Awetnya Tradisi Perjodohan Di Desa Banra'as

 


Pulau Giliiyang atau yang lebih sering disebut Pulau Oksigen merupakan salah satu pulau di Madura tepatnya di Kabupaten Sumenep yang memiliki 2 desa. Desa Banra’as merupakan salah satu desa yang berada di pulau Giliiyang tepatnya di Kecamatan Dungkek. Desa ini memiliki banyak potensi alam salah satunya yaitu potensi wisata seperti Gua Mahakarya, Pantai Ropet, dan Qur’an Zymat.

Selain memiliki potensi wisata yang cukup baik, desa ini juga memiliki tradisi yang sampai saat ini masih dilestarikan. Tradisi yang dimaksud yaitu perjodohan. Perjodohan ini dilakukan biasanya dikarenakan kedua orang tua telah kenal dekat sehingga terjadilah perjodohan ini.  Tradisi ini sering disebut dengan pengantin jeren atau pengantin naik kuda. Tradisi ini dilakukan ketika proses lamaran atau tunangan. Bahkan Tradisi ini digelar lebih meriah daripada akad nikah nantinya.

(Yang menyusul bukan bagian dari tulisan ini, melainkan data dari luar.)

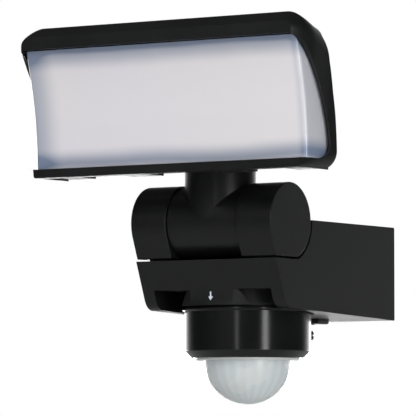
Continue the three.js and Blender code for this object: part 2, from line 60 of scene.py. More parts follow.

Perjodohan biasanya dimulai dengan ngen-ngenan yaitu orang tua calon mempelai laki-laki mencari calon istri yang akan disandingkan di pelaminan. Terdapat dua pendekatan, yang pertama yaitu dengan jasa makcomblang atau disebut pengade’. Orang kepercayaan itu bertugas mencari informasi tentang calon pasangannya mulai dari keluarga, asal-usul, atau latar belakangnya. Pendekatan kedua yaitu perjodohan langsung antara kedua orang tua. Setelah terjadi kesepakatan, maka dilakukan pertunangan.

Perjodohan sejak dini ini, wajib dilakukan terkhusus untuk masyarakat yang masih taat pada tradisi ini. Jika sampai dianggap terlambat karena tidak buru-buru mengumumkan perjodohan tersebut, masyarakat akan menganggapnya sebagai aib dikarenakan sang anak dianggap “tidak laku”.

Namun, dalam beberapa tahun terakhir, seiring pemerintah melarang pernikahan dini, batas usia perkawinan mulai dinaikkan. “Untuk perempuan 16 tahun, laki-laki 19 tahun” kata Kepala Desa Banra’as H. Mathor.

Ketika tradisi ini dilakukan, banyak masyarakat desa yang antusias mengiringi pengantin. Biasanya yang naik kuda yaitu pengantin dan saudaranya. Jadi, tidak heran jika yang naik kuda lebih dari 1. Pertama-tama kedua pengantin naik kuda kemudian diarak oleh masyarakat menuju rumah kepala desa. Selain masyarakat, pengantin jeren ini juga diiringi oleh gamelan. Setelah sampai di rumah kepala desa, pengantin kuda berhenti sejenak kemudian dilanjutkan kembali ke rumahnya. Tradisi ini sering kali dilakukan setelah ashar hingga menjelang magrib.

Setelah pengantin jeren, malamnya dilanjut dengan tari tayub atau orang desa menyebutnya ludruk. Acara ini bisa dua hari dua malam atau bisa lebih.